■ To be done ■
Give back an exact copy of the lines from the start of the material through the line bearing "from math import". Include both ends and nothing else.

■ Stored rows ■
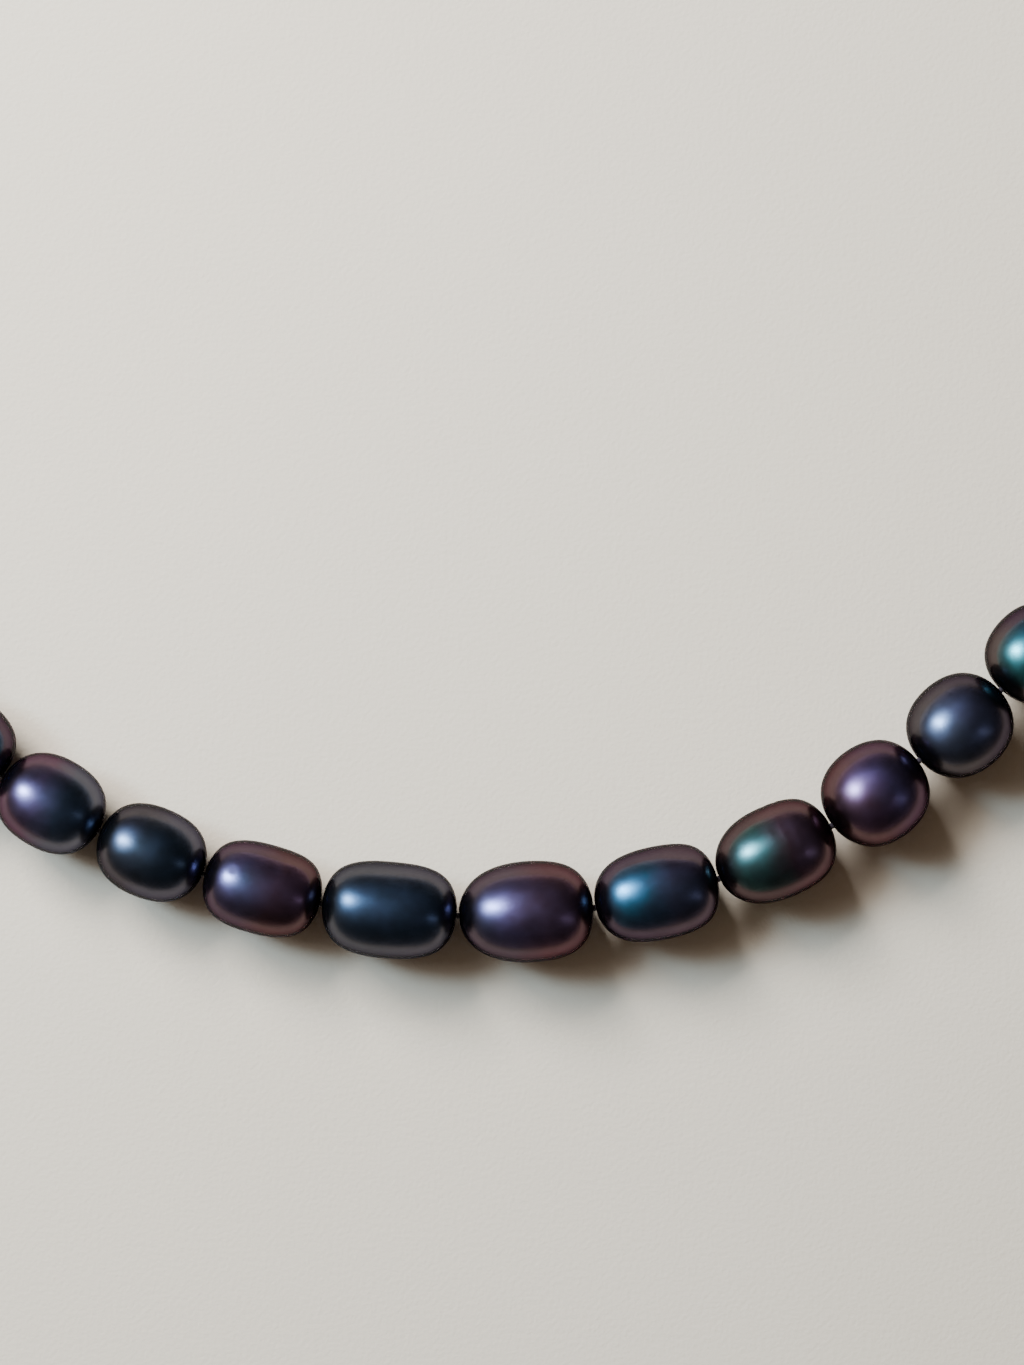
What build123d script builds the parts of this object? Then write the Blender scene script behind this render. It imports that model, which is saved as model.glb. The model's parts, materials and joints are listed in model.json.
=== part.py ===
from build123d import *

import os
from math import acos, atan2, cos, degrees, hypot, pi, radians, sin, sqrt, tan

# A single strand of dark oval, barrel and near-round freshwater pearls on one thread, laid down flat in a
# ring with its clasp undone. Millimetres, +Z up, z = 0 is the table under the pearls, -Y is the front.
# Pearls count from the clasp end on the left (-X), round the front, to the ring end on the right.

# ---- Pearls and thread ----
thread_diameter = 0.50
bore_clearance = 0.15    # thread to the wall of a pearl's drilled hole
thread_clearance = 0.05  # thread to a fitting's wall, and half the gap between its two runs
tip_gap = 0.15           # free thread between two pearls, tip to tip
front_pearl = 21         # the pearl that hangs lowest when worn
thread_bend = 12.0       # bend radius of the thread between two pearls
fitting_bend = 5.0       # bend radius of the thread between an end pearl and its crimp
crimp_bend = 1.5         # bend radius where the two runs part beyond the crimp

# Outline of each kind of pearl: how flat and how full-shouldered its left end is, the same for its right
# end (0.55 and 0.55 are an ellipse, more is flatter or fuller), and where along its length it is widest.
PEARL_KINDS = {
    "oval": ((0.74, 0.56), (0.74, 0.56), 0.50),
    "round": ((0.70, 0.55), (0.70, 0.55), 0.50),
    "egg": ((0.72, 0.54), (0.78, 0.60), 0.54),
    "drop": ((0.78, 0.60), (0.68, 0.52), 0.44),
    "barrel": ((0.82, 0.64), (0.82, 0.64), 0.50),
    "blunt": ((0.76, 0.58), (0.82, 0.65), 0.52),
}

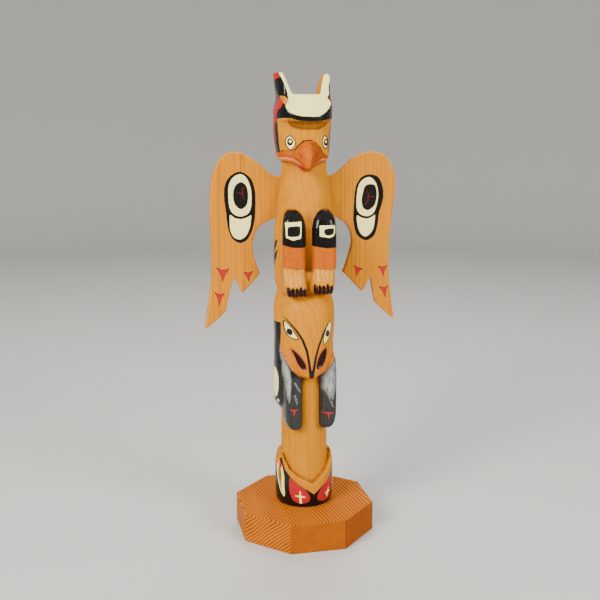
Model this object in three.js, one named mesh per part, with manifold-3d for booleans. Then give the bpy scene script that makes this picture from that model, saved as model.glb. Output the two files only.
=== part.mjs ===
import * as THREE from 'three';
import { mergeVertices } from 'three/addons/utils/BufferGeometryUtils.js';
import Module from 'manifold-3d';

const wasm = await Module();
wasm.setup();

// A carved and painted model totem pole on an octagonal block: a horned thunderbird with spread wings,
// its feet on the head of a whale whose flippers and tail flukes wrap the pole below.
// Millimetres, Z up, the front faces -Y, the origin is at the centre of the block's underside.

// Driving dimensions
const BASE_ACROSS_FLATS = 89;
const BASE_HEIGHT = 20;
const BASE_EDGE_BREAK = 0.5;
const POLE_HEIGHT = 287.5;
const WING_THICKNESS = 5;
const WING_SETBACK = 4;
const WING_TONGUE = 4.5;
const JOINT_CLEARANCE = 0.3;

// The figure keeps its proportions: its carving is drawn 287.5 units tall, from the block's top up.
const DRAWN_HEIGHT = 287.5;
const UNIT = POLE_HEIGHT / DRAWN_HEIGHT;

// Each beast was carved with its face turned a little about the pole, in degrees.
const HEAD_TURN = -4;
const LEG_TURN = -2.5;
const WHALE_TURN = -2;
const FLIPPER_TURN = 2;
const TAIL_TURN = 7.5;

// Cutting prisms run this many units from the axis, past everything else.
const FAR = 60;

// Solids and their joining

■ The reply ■
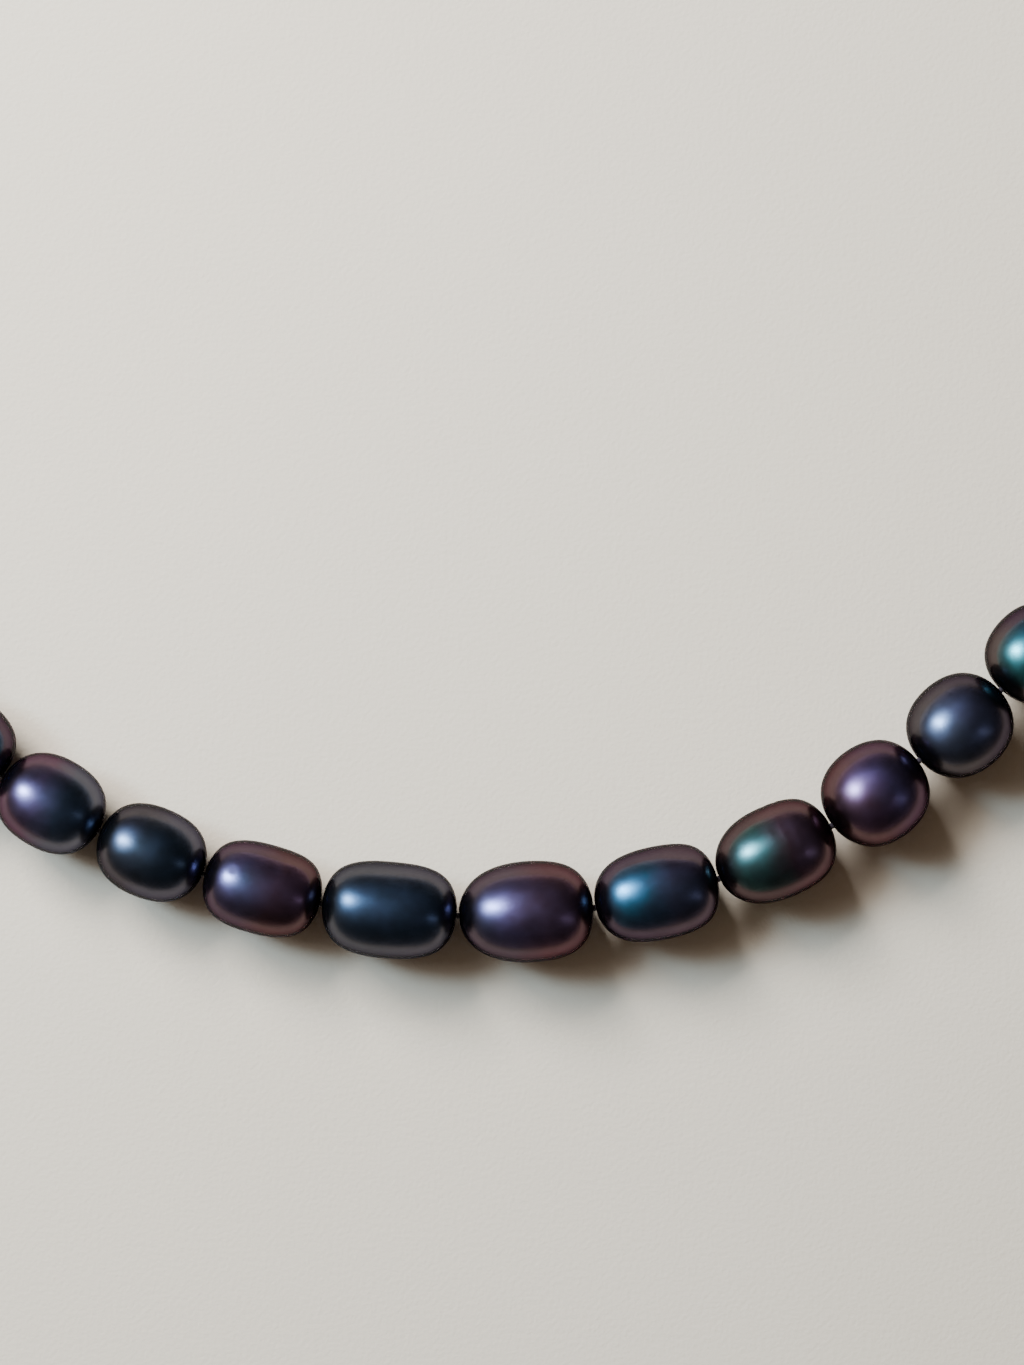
What build123d script builds the parts of this object? Then write the Blender scene script behind this render. It imports that model, which is saved as model.glb. The model's parts, materials and joints are listed in model.json.
=== part.py ===
from build123d import *

import os
from math import acos, atan2, cos, degrees, hypot, pi, radians, sin, sqrt, tan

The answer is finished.